Test the edge before trusting the size. The gap between +0.125R (0.6% ruin at 2%) and −0.010R (52.5%) is invisible in a month of screenshots — it's a measurement problem before it's a sizing one.
Where the calculator sits
No pitch needed, because the tool is the article: the risk-of-ruin calculator runs this exact engine — same code path, same seeded honesty, same start-relative threshold — free, client-side, no signup, your numbers never leave the browser. Put in your real win rate, your real R, your real line, and get the number this article says you should be able to state. The Monte-Carlo simulator shows the same math path-by-path if you'd rather see the streaks than the summary. Evidence, not prophecy — and this one you can hold in your hand.
Disclosure
Every number above is a computed property of a specified synthetic betting rule — modelled, labeled, reproducible — and none of it predicts any real account's outcome. The study's code, its engine (the same one shipped on the public calculator), and this article are in one commit.
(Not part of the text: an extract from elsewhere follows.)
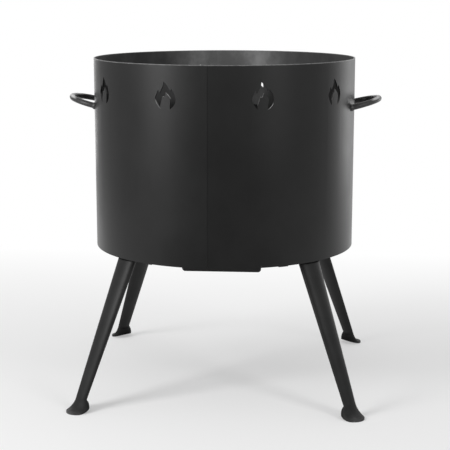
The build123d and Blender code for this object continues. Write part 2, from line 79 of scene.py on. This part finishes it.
class Shader:
    """The node tree of a material or of the world, with short names for the nodes that are used here."""

    def __init__(self, owner):
        self.owner = owner
        self.owner.use_nodes = True
        self.tree = owner.node_tree
        self.tree.nodes.clear()

    def add(self, kind, settings=None, **inputs):
        """A node with its settings. An input's name has _ for each blank, and takes a number or a link."""
        node = self.tree.nodes.new("ShaderNode" + kind)
        for key, value in (settings or {}).items():
            setattr(node, key, value)
        for key, value in inputs.items():
            self.feed(node.inputs[key.replace("_", " ")], value)
        return node

    def feed(self, socket, value):
        if isinstance(value, bpy.types.NodeSocket):
            self.tree.links.new(value, socket)
        else:
            socket.default_value = value

    def axes(self, vector):
        return self.add("SeparateXYZ", Vector=vector).outputs

    @cached_property
    def place(self):
        """Where the point lies in the stove's own frame, in metres."""
        return self.add("TexCoord").outputs["Object"]

    @cached_property
    def point(self):
        """The point's x, y and z."""
        return self.axes(self.place)

    @cached_property
    def radius(self):
        """How far the point lies from the stove's axis."""
        return self.length(self.point[0], self.point[1])

    @cached_property
    def facing(self):
        """The x, y and z of the way that the surface faces."""
        return self.axes(self.add("TexCoord").outputs["Normal"])

    @cached_property
    def outward(self):
        """How much the surface faces away from the stove's axis: the radius if straight away from it."""
        return self.plus(self.times(self.facing[0], self.point[0]), self.times(self.facing[1], self.point[1]))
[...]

The question this page should leave you unable to un-ask: "What is my probability of ruin, at my size, against my line?" If you can't answer it, the market will — once, without showing its work.
Reproduce it
One command, from the repo root:
node --experimental-strip-types --import ./scripts/research/alias-loader.mjs scripts/research/ruin-grid.ts
It calls the public calculator's own riskOfRuin() across the full grid, reseeds mulberry32(7), prints every table in this article, and regenerates both figures from the raw output. Change the seed: the digits wobble, the cliff doesn't.
Your edge might be real.
Your discipline might be real.
The cliff is real too — and it was always computable.
Know your number before the market teaches it to you retail price.